In this section, I recap and elaborate the main features of the agenda as I initially stated them.

• Viewing AI alignment theory as part of a general abstract theory of intelligence: The "general abstract theory of intelligence" is implemented in this agenda as the theory of universal reinforcement learning. All the other parts of the agenda (value learning, daemons, self-improvement) are grounded in this theory.

• Using desiderata and axiomatic definitions as starting points, rather than specific algorithms and constructions: The main goal of this agenda is establishing which theoretical guarantees (in particular, in the form of regret bounds, but other types may also appear) can and should be satisfied by intelligent agents in general and aligned intelligent agents (i.e. value learning protocols) in particular. Any specific algorithm is mostly just a tool for proving that a certain guarantee can be satisfied, and its sole motivation is this guarantee. Over time these algorithms might evolve into something close to a practical design, but I also have no compunctions about discarding them.
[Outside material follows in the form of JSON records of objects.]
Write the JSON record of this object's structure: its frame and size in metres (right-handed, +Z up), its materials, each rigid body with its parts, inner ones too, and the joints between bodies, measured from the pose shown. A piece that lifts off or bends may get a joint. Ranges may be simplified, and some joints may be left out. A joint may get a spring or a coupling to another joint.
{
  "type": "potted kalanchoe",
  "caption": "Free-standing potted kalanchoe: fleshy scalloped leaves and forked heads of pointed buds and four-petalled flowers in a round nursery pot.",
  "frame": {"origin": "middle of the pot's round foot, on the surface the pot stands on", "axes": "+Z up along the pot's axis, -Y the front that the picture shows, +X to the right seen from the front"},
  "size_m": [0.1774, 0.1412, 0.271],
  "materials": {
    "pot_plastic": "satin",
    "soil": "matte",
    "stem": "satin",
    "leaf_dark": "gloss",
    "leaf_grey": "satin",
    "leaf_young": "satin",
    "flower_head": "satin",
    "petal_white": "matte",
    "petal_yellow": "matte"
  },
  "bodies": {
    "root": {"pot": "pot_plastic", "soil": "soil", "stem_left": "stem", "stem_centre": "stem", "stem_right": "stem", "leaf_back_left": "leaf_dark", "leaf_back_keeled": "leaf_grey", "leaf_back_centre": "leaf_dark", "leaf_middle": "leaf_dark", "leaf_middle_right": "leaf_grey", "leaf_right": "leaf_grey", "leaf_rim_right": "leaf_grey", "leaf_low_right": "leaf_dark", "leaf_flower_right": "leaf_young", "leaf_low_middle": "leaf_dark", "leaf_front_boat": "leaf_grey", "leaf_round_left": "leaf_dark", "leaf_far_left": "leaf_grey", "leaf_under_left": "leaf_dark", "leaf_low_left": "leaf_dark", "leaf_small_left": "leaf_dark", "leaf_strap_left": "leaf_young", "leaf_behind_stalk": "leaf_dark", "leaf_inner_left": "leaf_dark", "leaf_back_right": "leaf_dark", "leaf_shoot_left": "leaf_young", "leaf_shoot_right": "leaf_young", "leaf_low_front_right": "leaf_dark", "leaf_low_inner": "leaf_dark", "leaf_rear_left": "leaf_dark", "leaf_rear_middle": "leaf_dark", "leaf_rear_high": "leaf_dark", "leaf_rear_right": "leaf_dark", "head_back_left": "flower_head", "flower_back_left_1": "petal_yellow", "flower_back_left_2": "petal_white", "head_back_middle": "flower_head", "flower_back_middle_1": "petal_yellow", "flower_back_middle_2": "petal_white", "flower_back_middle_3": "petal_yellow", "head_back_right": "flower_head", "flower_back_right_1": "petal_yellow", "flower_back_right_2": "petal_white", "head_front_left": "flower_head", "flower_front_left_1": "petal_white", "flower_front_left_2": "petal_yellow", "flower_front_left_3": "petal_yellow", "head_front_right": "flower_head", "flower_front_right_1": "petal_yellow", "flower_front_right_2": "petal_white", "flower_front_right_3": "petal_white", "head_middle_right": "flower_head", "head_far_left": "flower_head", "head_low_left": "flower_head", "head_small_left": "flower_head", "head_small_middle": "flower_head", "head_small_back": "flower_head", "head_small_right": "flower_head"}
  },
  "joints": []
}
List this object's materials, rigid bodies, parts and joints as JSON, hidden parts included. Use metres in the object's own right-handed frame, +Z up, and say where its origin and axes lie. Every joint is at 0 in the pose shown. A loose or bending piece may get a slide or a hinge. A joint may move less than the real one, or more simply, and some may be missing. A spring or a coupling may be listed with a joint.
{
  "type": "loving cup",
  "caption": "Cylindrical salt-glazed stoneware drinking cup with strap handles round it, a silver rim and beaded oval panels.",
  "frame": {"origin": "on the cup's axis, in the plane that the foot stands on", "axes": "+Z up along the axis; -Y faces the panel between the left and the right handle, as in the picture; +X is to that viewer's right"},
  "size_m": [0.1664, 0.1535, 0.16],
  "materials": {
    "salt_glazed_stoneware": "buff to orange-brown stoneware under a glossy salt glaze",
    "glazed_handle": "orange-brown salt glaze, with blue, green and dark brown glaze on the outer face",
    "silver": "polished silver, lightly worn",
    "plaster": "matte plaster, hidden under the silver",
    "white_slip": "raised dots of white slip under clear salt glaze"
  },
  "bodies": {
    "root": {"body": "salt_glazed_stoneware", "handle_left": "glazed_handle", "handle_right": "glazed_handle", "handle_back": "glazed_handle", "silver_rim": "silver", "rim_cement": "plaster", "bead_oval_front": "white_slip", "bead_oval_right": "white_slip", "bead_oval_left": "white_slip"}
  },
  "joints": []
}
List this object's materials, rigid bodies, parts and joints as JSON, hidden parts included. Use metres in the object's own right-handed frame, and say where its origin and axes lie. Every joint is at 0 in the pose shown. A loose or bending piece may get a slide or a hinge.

• Formulating alignment problems in the language of learning theory: The agenda is "conservative" in the sense that its tools are mostly the same as used by mainstream AI researchers, but of course the priorities and objectives are quite different.

• Evaluating solutions by their formal mathematical properties, ultimately aiming at a quantitative theory of risk assessment: So far the properties I derived were rather coarse and qualitative, and the models were also coarse and grossly over-simplified. However, as stated in the "philosophy" section, I see it as a reasonable starting point for further growth. Ultimately these mathematical properties should become sufficiently refined to translate to real-world implications (such as, what is the probability the AI will be misaligned, or what is the time from launch to pivotal event; of course, realistically, these will always be estimates with considerable error margins).

• Relying on the mathematical intuition derived from learning theory to pave the way to solving philosophical questions: In particular, the way I approach questions such as "what is imperfect rationality?", "how to use inductive reasoning without assuming Cartesian duality?" and "how to deal with decision-theoretic puzzles?" is guided by what seems natural within the framework of learning theory, and variants of reinforcement learning in particular. I see it as tackling the problems head-on, as opposed to approaches which use causal networks or formal logic, which IMO involve more assumptions that don't follow from the formulation of the problem.

This agenda is not intended as a territorial claim on my part. On the contrary, I encourage other researchers to work on parts of it or even adopt it entirely, whether in collaboration with me or independently. Conversely, I am also very interested to hear criticism.